Complete these tasks before you begin this tutorial:

- Setting up provisioning of Microsoft Academic Graph to an Azure blob storage account. See [Get Microsoft Academic Graph on Azure storage](https://docs.microsoft.com/academic-services/graph/get-started-setup-provisioning).
- Setting up Azure Databricks service.
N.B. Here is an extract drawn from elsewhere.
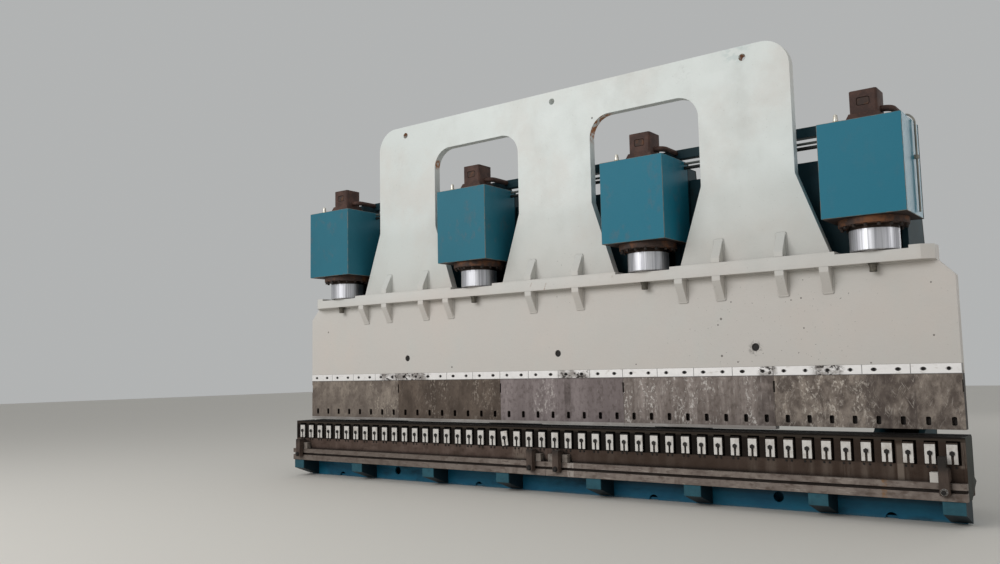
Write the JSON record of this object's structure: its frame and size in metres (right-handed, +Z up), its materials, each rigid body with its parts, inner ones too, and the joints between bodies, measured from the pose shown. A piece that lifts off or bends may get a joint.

See [Set up Azure Databricks](https://docs.microsoft.com/academic-services/graph/get-started-setup-databricks).

## Gather the information

Before you begin, you should have these items of information:

- The name of your Azure Storage (AS) account containing MAG dataset from [Get Microsoft Academic Graph on Azure storage](https://docs.microsoft.com/academic-services/graph/get-started-setup-provisioning#note-azure-storage-account-name-and-primary-key).
- The access key of your Azure Storage (AS) account from [Get Microsoft Academic Graph on Azure storage](https://docs.microsoft.com/academic-services/graph/get-started-setup-provisioning#note-azure-storage-account-name-and-primary-key).
- The name of the container in your Azure Storage (AS) account containing MAG dataset.

## Import notebooks

- [Import](https://docs.databricks.com/user-guide/notebooks/notebook-manage.html#import-a-notebook) samples/pyspark/MagClass.py in MAG dataset under your working folder.
- [Import](https://docs.databricks.com/user-guide/notebooks/notebook-manage.html#import-a-notebook) this notebook under the same folder.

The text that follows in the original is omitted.